The one player I talked about iron-will with in my one on one session was absolutely lifting and rewarding for me. Now, this player is a special young man. He’s a great young man. With that being said, I think most of the time he puts too much pressure on himself and doesn’t get to enjoy the game of football and life. We talked about iron-will and how he needed to use it in his life to just enjoy the simple things. I told him, make sure you take time to take a deep breath and savor the moment, whatever it is. Being an average height and weight at his position, puts him in a category of college recruits that push a stack of paper s on their desk aside, or even highlight tapes. I tell other coaches all the time, one program, one coach, is going to take a chance on this young man and not be disappointed.  The sheer, powerful determination that this young man shows not just on the field but off as well, is so impressive for any 17 year old I’ve ever met. I’m not only honored to be able to coach him, but be his mentor as well. His parents have done one heck of a job raising one of the most humbling young men a mom and dad could ask for. His iron-will that he has will overcome any obstacle that is thrown his way and I can’t wait for the day that he has his moment in the light and turns around to others who doubt him now, because he is going to open eyes and inspire others that are around him. He’s a leader; he’s a student of the game and a student of life as well. His iron-will he brings to the table inspires me every day I’m around him. Words really can’t describe this young man, but I tell you this, he is already making a name for himself and he doesn’t even realize it. 

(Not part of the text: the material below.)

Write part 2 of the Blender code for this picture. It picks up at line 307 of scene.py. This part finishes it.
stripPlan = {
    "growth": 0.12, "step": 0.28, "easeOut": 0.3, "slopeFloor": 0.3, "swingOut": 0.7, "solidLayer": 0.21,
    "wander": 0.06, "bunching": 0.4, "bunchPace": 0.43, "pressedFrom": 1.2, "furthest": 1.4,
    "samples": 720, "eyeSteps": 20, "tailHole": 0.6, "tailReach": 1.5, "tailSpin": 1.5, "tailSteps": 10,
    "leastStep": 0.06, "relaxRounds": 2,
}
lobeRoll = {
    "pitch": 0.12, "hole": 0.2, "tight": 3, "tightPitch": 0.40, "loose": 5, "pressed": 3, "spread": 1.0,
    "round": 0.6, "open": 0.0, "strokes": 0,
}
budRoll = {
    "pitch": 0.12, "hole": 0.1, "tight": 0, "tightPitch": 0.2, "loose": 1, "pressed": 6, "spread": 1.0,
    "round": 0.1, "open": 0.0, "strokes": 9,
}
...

Iron-will- sheer, powerful determination in one self. Iron-will is that spiritual lifting inside us all to rise to the occasion, whatever the occasion may be, a disabled young man climbing a mountain finding his purpose, a husband and wife raising a son with intellectual disability along with three other children, a man raising three boys by himself and taking two more children in like his own, or a young man who fights his way to get noticed. All of these stories have one common denominator, iron-will. 

So, I ask you coaches, what iron-will in your life will rise up and inspire others or what iron-will, will inspire you? We are all surrounded by iron-will every day, but its something that can’t be taught, it really is something so deep inside of us all, that when it happens, nothing, I mean nothing, can stop us from reaching our goals and aspirations. Iron-will is something burnt inside us all that says stand up and fight, push your way out of the corner, and over come the adversity we all face. Our critics, our fears, our failures. Iron-will is simply this….impossible is nothing. Nothing is impossible and everything is accomplished through sheer, powerful determination, with the help of a great support system in our families and friends, and the support of our religious beliefs too. I’ll leave you with this…

Life has no smooth road for any of us; and in the bracing atmosphere of a high aim the very roughness stimulates the climber to steadier steps, till the legend, over steep ways to the stars, fulfills itself.